Using Fruit and Vegetables
Fruits and vegetables have a well-deserved reputation for helping our bodies stay healthy. They've also been linked with decreasing the risk of many serious illnesses. A healthy diet is full of a variety of vegetables and experts recommend getting 2 serves of fruit and 5 serves of vegetables every day.
Get your 2 & 5 without breaking the budget.
- Choose seasonal. There’s a reason grapes and peaches are expensive in winter – they are in short supply and have had to come a long way to get to your supermarket. Choose fruit and vegetables that are in season for the cheapest options. See our seasonality chart for more information (link)
- Buy local when you can – for the same reason. Supermarkets and fruit and veg shops are making more effort these days to tell you whether your fruit and veg come from Australia, saving on food miles and saving you money.
- Forage the freezers. Frozen vegetables are excellent quality and provide as much nutrition as fresh vegetables. Frozen fruit such as berries, can be a great year-round addition to baking and smoothies, cereal and added to yogurt.
- Scan the cans. Canned fruit and veg are convenient to have on hand and are just as healthy as fresh. Make sure you read the label and choose no-added-sugar fruit varieties and no-added-salt vegetables. They’re often on special, so stock up when you spot these.
- Apples are a great, inexpensive option for most of the year. Prices vary by variety, so scan the shelves for cheaper options.
- Choose fruit over processed snacks. Even exotic fruits at $7 a kilo are cheaper than biscuits or chips at $13 a kilo.
- Less meat more veg. Halve the amount of meat in recipes and add additional vegetables. More veggies means extra fibre, less saturated fat, and more antioxidants and vitamins for your body, plus more dollars in your pocket! Stir-frys, Bolognese and lasagne are all good dishes to try out this tip on.
- Get a leg-up with legumes. Legumes (beans and lentils) are tasty, versatile and cheap. At only 70 - 130 calories per 75g serving, you can fill up without fattening up. Soaking and cooking dried beans and lentils is the cheapest option, but tinned legumes are also economical. Just watch the sodium content of some brands.
Clever ways to make the most of cheap fruit and vegetables
- Add a handful of frozen berries to a basic apple crumble for extra interest and a nutrient boost.

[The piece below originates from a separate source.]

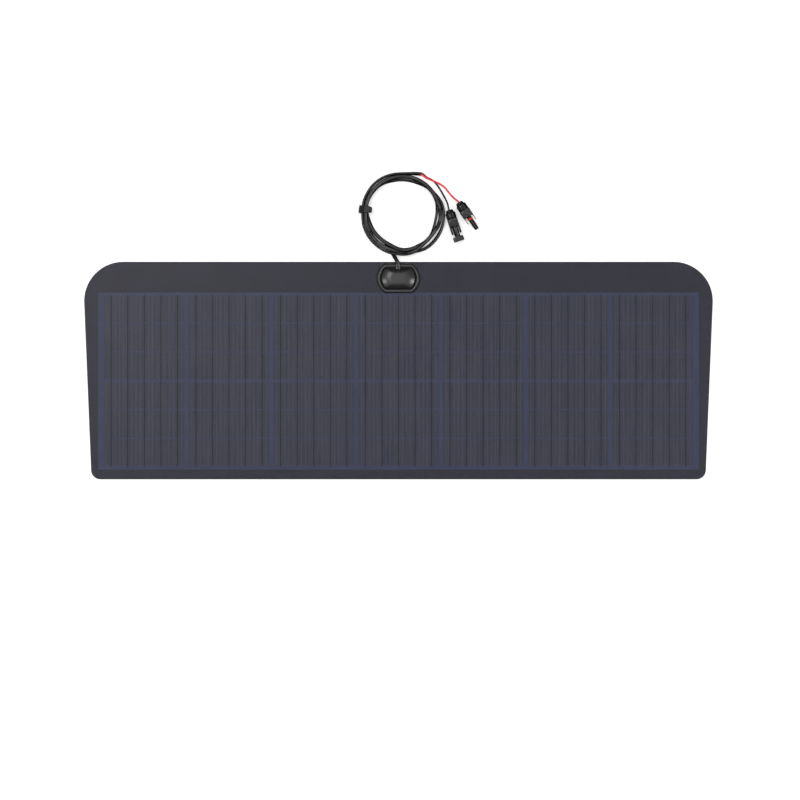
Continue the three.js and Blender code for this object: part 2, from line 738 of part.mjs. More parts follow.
const LATCH_BODY_HEIGHT = 7.2;
const LATCH_RECESS = [6.2, LATCH_BODY_HALF + THROUGH];
const LATCH_RECESS_HEIGHT = 4.2;
const LATCH_HALF_HEIGHT = 3.6;
const LATCH_INNER = [7, 6];
const LATCH_OUTER = 9.7;
const LATCH_BLADE = [8.3, 9.2];
const WINDOW_ALONG = [1.3, 4];
const WINDOW_ACROSS = [4.4, 6.2];
const NOSE_STEP = SEAL_RING_X - 2.3;
const SEAL_RING_HALF = 1.5;
const SEAL_RING_RADII = [4.75, 5.1];
const CONTACT_RADII = [1.5, 2];

// A block that stands beside the plug's axis, on one side of it, given as [near, far] from the axis.
function besideAxis(side, [start, end], [near, far], height) {
  const low = side > 0 ? near : -far;
  return solid(block([start, low, -height], [end, low + far - near, height]));
}

function makeLatchPlug() {
  const group = plugGroup(RED_PLUG);
  makeNut(group, "red_plug_nut");
  makeSealAndCage(group, "red");
  const body = bodyPlate(
    [
      [BODY_START, LATCH_BODY_HALF - 1],
      [BODY_START + 1.6, LATCH_BODY_HALF],
      [LATCH_BODY_END - 1.5, LATCH_BODY_HALF],
      [LATCH_BODY_END, 5.4],
    ],
    LATCH_BODY_HEIGHT,
  );
  const nose = solid(
    turned([
      [BODY_START + 1, 0],
      [BODY_START + 1, 5],
      [LATCH_BODY_END, NOSE_BASE_RADIUS + 0.6],
      [NOSE_STEP, NOSE_BASE_RADIUS],
      [NOSE_STEP, NOSE_RADIUS],
      [NOSE_LENGTH - 1, NOSE_RADIUS],
      [NOSE_LENGTH, NOSE_RADIUS - 0.5],
      [NOSE_LENGTH, 0],
    ]),
  );
  const bore = solid(bar(SLEEVE_START - THROUGH, NOSE_LENGTH + THROUGH, NOSE_BORE, 14));
  const recess = [LATCH_ROOT - GAP, LATCH_BODY_END + THROUGH];
  const window = WINDOW_ALONG.map((along) => BODY_START + along);
  const recesses = [1, -1].map((side) => besideAxis(side, recess, LATCH_RECESS, LATCH_RECESS_HEIGHT));
  const windows = [1, -1].map((side) => {
    return besideAxis(side, window, WINDOW_ACROSS, LATCH_BODY_HEIGHT + THROUGH);
  });
  const housing = cut(joined(body, nose, threadSleeve()), bore, ...recesses, ...windows);
  place(group, "red_plug_housing", geometryOf(housing), "plug");

  const ring = turned([
    [SEAL_RING_X - SEAL_RING_HALF, NOSE_RADIUS + GAP],
    [SEAL_RING_X - SEAL_RING_HALF, SEAL_RING_RADII[0]],
    [SEAL_RING_X - SEAL_RING_HALF / 2, SEAL_RING_RADII[1]],
    [SEAL_RING_X + SEAL_RING_HALF / 2, SEAL_RING_RADII[1]],
    [SEAL_RING_X + SEAL_RING_HALF, SEAL_RING_RADII[0]],
    [SEAL_RING_X + SEAL_RING_HALF, NOSE_RADIUS + GAP],
    [SEAL_RING_X - SEAL_RING_HALF, NOSE_RADIUS + GAP],
  ]);
  place(group, "red_plug_seal_ring", ring, "redRing");
  place(group, "red_plug_contact", sleeve(CONTACT_START, NOSE_LENGTH - 4, ...CONTACT_RADII, 12), "copper");

  // Sprung fingers, one on each side of the nose: a thick arm and then a thin blade with a hooked tip.
  for (const [hand, side] of [["left", 1], ["right", -1]]) {
    const outline = [
      [LATCH_ROOT, LATCH_INNER[0]],
      [LATCH_BODY_END + 0.7, LATCH_INNER[0]],
      [LATCH_BODY_END + 1.7, LATCH_INNER[1]],
      [LATCH_SHOULDER - 0.6, LATCH_INNER[1]],
      [LATCH_SHOULDER, LATCH_INNER[1] + 0.6],
      [LATCH_SHOULDER, LATCH_BLADE[0]],
      [LATCH_TIP - 1, LATCH_BLADE[0] + 0.2],
      [LATCH_TIP, LATCH_BLADE[0] + 0.5],
      [LATCH_TIP, LATCH_BLADE[1] + 0.2],
      [LATCH_TIP - 0.8, LATCH_BLADE[1] + 0.4],
      [LATCH_SHOULDER + 0.4, LATCH_BLADE[1]],
      [LATCH_SHOULDER - 0.6, LATCH_OUTER + 0.2],
      [LATCH_ROOT, LATCH_OUTER],
    ];
    const points = side > 0 ? outline : outline.map(([x, y]) => [x, -y]).reverse();
    const finger = plate(polygon(points), [-LATCH_HALF_HEIGHT, LATCH_HALF_HEIGHT]);
    place(group, `red_plug_latch_${hand}`, finger, "plug");
  }
}

const SHROUD_HEIGHT = 7;
const CROSSBAR_HEIGHT = 6.4;

function makeShroudPlug() {
  const group = plugGroup(BLACK_PLUG);
  makeNut(group, "black_plug_nut");
  makeSealAndCage(group, "black");
  const body = bodyPlate(
    [
      [BODY_START, SHROUD_HALF - 1],
      [BODY_START + 1.6, SHROUD_HALF],
      [SHROUD_ARM_END, SHROUD_HALF],
      [SHROUD_ARM_END, SHROUD_ARM_INNER],
      [SHROUD_SOLID_END, SHROUD_ARM_INNER],
      [SHROUD_SOLID_END, 4],
    ],
    SHROUD_HEIGHT,
  );
  const barrel = solid(bar(BODY_START + 1, CROSSBAR_START + 1, BARREL_RADIUS));
  const crossbar = bodyPlate(
    [
      [CROSSBAR_START, 6.2],
      [CROSSBAR_START + 1.4, CROSSBAR_HALF],
      [SHROUD_LENGTH - 1, CROSSBAR_HALF],
      [SHROUD_LENGTH, CROSSBAR_HALF - 1],
    ],
    CROSSBAR_HEIGHT,
  );
  const socket = solid(bar(SOCKET_FLOOR, SHROUD_LENGTH + THROUGH, SOCKET_BORE, 18));
  const mouth = solid(bar(SOCKET_MOUTH_START, SHROUD_LENGTH + THROUGH, SOCKET_MOUTH, 18));
  const bore = solid(bar(SLEEVE_START - THROUGH, SOCKET_FLOOR + THROUGH, NOSE_BORE, 14));
  const rear = solid(bar(SLEEVE_START - THROUGH, BODY_START, SLEEVE_INNER));
  const housing = cut(joined(body, barrel, crossbar, threadSleeve()), socket, mouth, bore, rear);
  place(group, "black_plug_housing", geometryOf(housing), "plug");

  const pin = turned([
    [CONTACT_START, 0],
    [CONTACT_START, PIN_ROOT_RADIUS],
    [PIN_ROOT_END, PIN_ROOT_RADIUS],
    [PIN_ROOT_END, PIN_RADIUS],
    [PIN_END - 1, PIN_RADIUS],
    [PIN_END, PIN_RADIUS - 0.45],
    [PIN_END, 0],
  ], 12);
  place(group, "black_plug_contact", pin, "copper");
}

makeLaminate();
makeCells();
makeEndRibbons();
makeOutputRibbons();
makeBoxBase();
makeBoxGasket();
makeBoxLid();
makeGland();
makeTerminals();
makeInnerCores();
makeCable();
makeTie();
makeCore("lead_red", RED_ROUTE, RED_PLUG, "redCore");
makeCore("lead_black", BLACK_ROUTE, BLACK_PLUG, "blackCore");
makeLatchPlug();
makeShroudPlug();

export default sheet;
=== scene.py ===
"""The looks of a flexible solar sheet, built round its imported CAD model.

Metres, in the CAD model's own frame: the sheet lies flat with its underside on z = 0, +X along its length,
+Y towards the junction box and +Z up. Lengths are written in millimetres where they are multiplied by MM.
"""

import json
import math

import bmesh
import bpy
from mathutils import Matrix, Vector


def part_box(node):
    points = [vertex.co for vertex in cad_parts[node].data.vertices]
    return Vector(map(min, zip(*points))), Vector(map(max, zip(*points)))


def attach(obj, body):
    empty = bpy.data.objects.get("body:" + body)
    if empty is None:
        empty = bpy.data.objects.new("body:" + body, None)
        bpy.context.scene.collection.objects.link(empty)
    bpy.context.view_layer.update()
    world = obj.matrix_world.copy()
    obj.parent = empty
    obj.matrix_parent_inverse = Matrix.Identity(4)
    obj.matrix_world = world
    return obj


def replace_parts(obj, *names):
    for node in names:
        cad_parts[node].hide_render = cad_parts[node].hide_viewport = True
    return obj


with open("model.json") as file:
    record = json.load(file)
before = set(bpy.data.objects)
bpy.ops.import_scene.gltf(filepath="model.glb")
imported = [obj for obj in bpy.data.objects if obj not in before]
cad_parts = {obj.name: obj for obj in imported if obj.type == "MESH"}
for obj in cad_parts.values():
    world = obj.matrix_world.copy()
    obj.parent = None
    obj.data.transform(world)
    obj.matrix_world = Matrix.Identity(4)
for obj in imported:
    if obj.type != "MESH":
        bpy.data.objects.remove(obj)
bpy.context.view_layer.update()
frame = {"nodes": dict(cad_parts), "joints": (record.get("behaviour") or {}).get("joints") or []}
MM = 0.001
BODY = "panel"


# ---- Camera ----

CAMERA_HEIGHT = 4.0
VIEW_WIDTH = 1.534
VIEW_CENTRE = (0.0029, -0.0564)
SENSOR = 36.0


def make_camera():
    """Straight above the sheet, with +Y at the top of the picture."""
    data = bpy.data.cameras.new("camera")
    data.sensor_width = SENSOR
    data.lens = SENSOR * CAMERA_HEIGHT / VIEW_WIDTH
    camera = bpy.data.objects.new("camera", data)
    camera.location = (*VIEW_CENTRE, CAMERA_HEIGHT)
    bpy.context.scene.collection.objects.link(camera)
    bpy.context.scene.camera = camera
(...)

- Use canned fruit, like peaches and pears, in smoothies. Combine with yoghurt, milk, oats and a banana for a tasty breakfast.
- Keep chopped-up fruit in the fridge in a plastic container, ready for instant snacking. This is especially good for children to be able help themselves too and can stop pestering for unhealthy snacks.
- Make fruit kebabs for dessert. Use chunks of orange, apple, banana and kiwifruit on skewers. It’s amazing how much more appealing this makes fruit to adults and kids alike.
- Try a plate of chopped fruit after a meal for the family to graze from.
- Add grapes, sliced apples, pears and oranges to pre-dinner platters and cheese boards.
- Freeze over-ripe fruit for later use. Kids will love the frozen fruit to eat as an icy treat. Or, once defrosted fruit becomes very soft, making it perfect for baking with or adding to smoothies.
- Look outside the supermarket. Other outlets – roadside stalls, greengrocers, farmers’ markets – can offer prices much cheaper than the supermarket.
- Keep a lookout for supermarket specials. Supermarkets can run great deals on veges because of their large-scale buying power.
- Frozen vegetables are excellent quality – as good as fresh veges – and can be significantly cheaper and ensure you always have some veges on hand.
If buying frozen veges, stick to single varieties rather than mixes, which tend to be more expensive.
- Got a garden? Great! Growing your own veges is the ultimate money-saver. Yes, it costs a bit to begin with, but once you’re up and running and saving your seeds for next year, you’ll be eating for free.
- Freeze your own. If you find a vegetable on super-special, buy bulk and freeze some. If you wash/peel/chop it first, you’ll save some time, too. Frozen vegetables don’t take as long to cook and ensures you always have some veges on hand.